GIVEN INSTRUCTION - Print the entire listing. Each line must match the original exactly.

++++

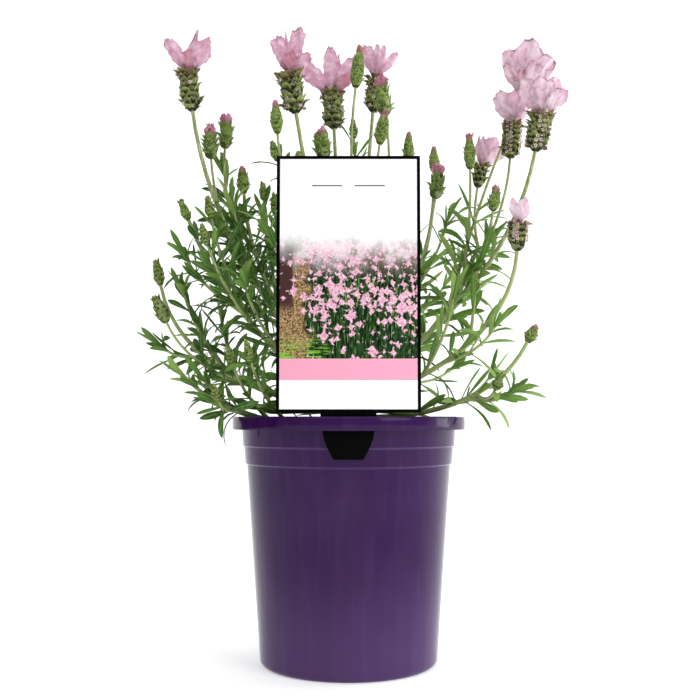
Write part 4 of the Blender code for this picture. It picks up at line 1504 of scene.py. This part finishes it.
def tuft_leaves(leaf, along, around, dice, foliage):
    """Small leaves of the short shoot in a leaf's axil. There are fewer of them at the right."""
    for _ in range(dice.choice((0, 0, 0, 0, 1) if leaf.foot.x > 40 * MM else (0, 0, 0, 1, 1))):
        lean = math.radians(dice.uniform(8, 62))
        aside = Matrix.Rotation(dice.uniform(-1.2, 1.2), 3, along) @ around
        length = foliage.leaf_length * dice.uniform(0.25, 0.66)
        yield Blade(
            leaf.foot + aside * 0.6 * MM + along * dice.uniform(0, 3) * MM,
            *leant(along, aside, lean),
            length,
            width=foliage.leaf_width * dice.uniform(0.5, 0.85),
            thickness=SMALL_LEAF_THICKNESS * MM,
            bend=dice.uniform(-0.3, 1.2),
            twist=dice.uniform(-0.5, 0.5),
            cup=dice.uniform(0.05, 0.25),
            # Half the main leaf's tint, with its painted light from the right.
            tint=min(1.0, leaf.tint * 0.5 + dice.uniform(0.0, 0.6)),
        )


def tip_leaves(stem, dice, foliage):
    """Rosette of leaves that closes a leafy shoot, the lowest leaning out the most."""
    route = stem.route()
    along = (route[-1] - route[-2]).normalized()
    for i in range(ROSETTE):
        below_tip = ROSETTE - 1 - i
        around = Matrix.Rotation(2.4 * i, 3, along) @ beside(along)
        lean = math.radians(6 + 9 * below_tip * dice.uniform(0.6, 1.3))
        yield Blade(
            route[-1] - along * below_tip * 1.8 * MM,
            *leant(along, around, lean),
            length=foliage.leaf_length * dice.uniform(0.35, 0.72),
            width=foliage.leaf_width * dice.uniform(0.6, 0.95),
            thickness=SMALL_LEAF_THICKNESS * MM,
            bend=dice.uniform(-0.3, 1.1),
            twist=dice.uniform(-0.3, 0.3),
            cup=dice.uniform(0.1, 0.25),
            tint=dice.uniform(0.45, 1.0),
        )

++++

RIGHT ANSWER -
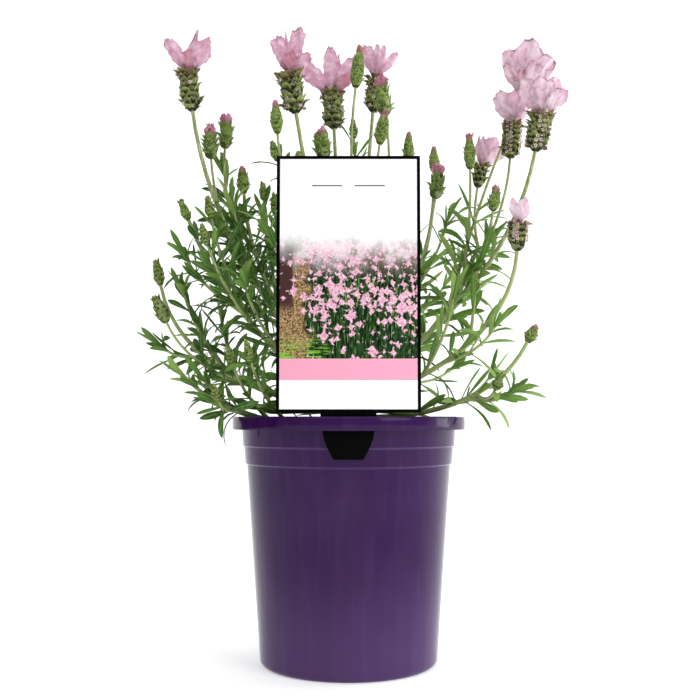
Write part 4 of the Blender code for this picture. It picks up at line 1504 of scene.py. This part finishes it.
def tuft_leaves(leaf, along, around, dice, foliage):
    """Small leaves of the short shoot in a leaf's axil. There are fewer of them at the right."""
    for _ in range(dice.choice((0, 0, 0, 0, 1) if leaf.foot.x > 40 * MM else (0, 0, 0, 1, 1))):
        lean = math.radians(dice.uniform(8, 62))
        aside = Matrix.Rotation(dice.uniform(-1.2, 1.2), 3, along) @ around
        length = foliage.leaf_length * dice.uniform(0.25, 0.66)
        yield Blade(
            leaf.foot + aside * 0.6 * MM + along * dice.uniform(0, 3) * MM,
            *leant(along, aside, lean),
            length,
            width=foliage.leaf_width * dice.uniform(0.5, 0.85),
            thickness=SMALL_LEAF_THICKNESS * MM,
            bend=dice.uniform(-0.3, 1.2),
            twist=dice.uniform(-0.5, 0.5),
            cup=dice.uniform(0.05, 0.25),
            # Half the main leaf's tint, with its painted light from the right.
            tint=min(1.0, leaf.tint * 0.5 + dice.uniform(0.0, 0.6)),
        )


def tip_leaves(stem, dice, foliage):
    """Rosette of leaves that closes a leafy shoot, the lowest leaning out the most."""
    route = stem.route()
    along = (route[-1] - route[-2]).normalized()
    for i in range(ROSETTE):
        below_tip = ROSETTE - 1 - i
        around = Matrix.Rotation(2.4 * i, 3, along) @ beside(along)
        lean = math.radians(6 + 9 * below_tip * dice.uniform(0.6, 1.3))
        yield Blade(
            route[-1] - along * below_tip * 1.8 * MM,
            *leant(along, around, lean),
            length=foliage.leaf_length * dice.uniform(0.35, 0.72),
            width=foliage.leaf_width * dice.uniform(0.6, 0.95),
            thickness=SMALL_LEAF_THICKNESS * MM,
            bend=dice.uniform(-0.3, 1.1),
            twist=dice.uniform(-0.3, 0.3),
            cup=dice.uniform(0.1, 0.25),
            tint=dice.uniform(0.45, 1.0),
        )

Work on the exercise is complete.